Securely Run a Mail Server on Your VPS — A Step-by-Step Guide

Take back control of your email and privacy with a self-hosted solution. This step-by-step guide shows how to securely run a VPS mail server—covering DNS, authentication (SPF/DKIM/DMARC), TLS, and operational best practices so your mail stays reliable and deliverable.

Running your own mail server on a VPS gives you full control over mail flow, privacy, and storage policies — but it also requires careful configuration to ensure reliability and deliverability. This guide walks through the technical steps and best practices for securely deploying a robust mail stack on a VPS, targeted at webmasters, enterprise users, and developers. It covers underlying principles, realistic use cases, a comparison of approaches, and practical purchasing guidance to help you decide when and how to run mail services on your VPS.

Why run a mail server on a VPS?

Hosting your mail on a VPS provides several distinct advantages compared with shared mail services: full control of data residency and retention, the ability to customize anti-spam and authentication policies, and direct integration with in-house systems (CRM, ticketing, devops alerts). For organizations with compliance requirements or those that need tight integration with internal systems, a self-hosted mail server can be the optimal choice. However, this control comes with responsibility: correct DNS setup, authentication, encryption, and operational security are all essential to avoid delivery problems and abuse.
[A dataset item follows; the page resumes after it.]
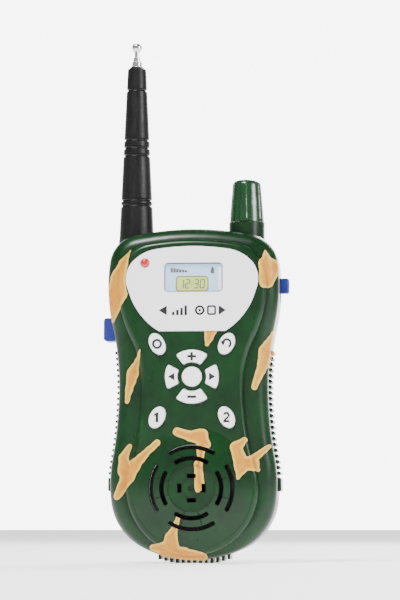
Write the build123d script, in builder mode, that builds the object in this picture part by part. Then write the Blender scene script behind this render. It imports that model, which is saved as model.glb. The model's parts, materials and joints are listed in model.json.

Key components and principles

At a minimum, a secure and deliverable mail server stack on Linux typically consists of:

  • MTA (Mail Transfer Agent) — e.g., Postfix or Exim, responsible for SMTP transport.
  • MDA/IMAP/POP3 — e.g., Dovecot, for mailbox access (IMAP/POP) and local delivery (LMTP/LMTP).
  • Anti-abuse — e.g., SpamAssassin, rspamd for content filtering.
  • Authentication — SPF, DKIM, DMARC for outbound authentication; SASL (Dovecot or Cyrus-sasl) for SMTP AUTH.
  • Encryption — TLS using certificates from Let’s Encrypt (Certbot) or enterprise CAs.
  • Infrastructure — proper DNS (A, MX, PTR), network firewall, fail2ban and monitoring.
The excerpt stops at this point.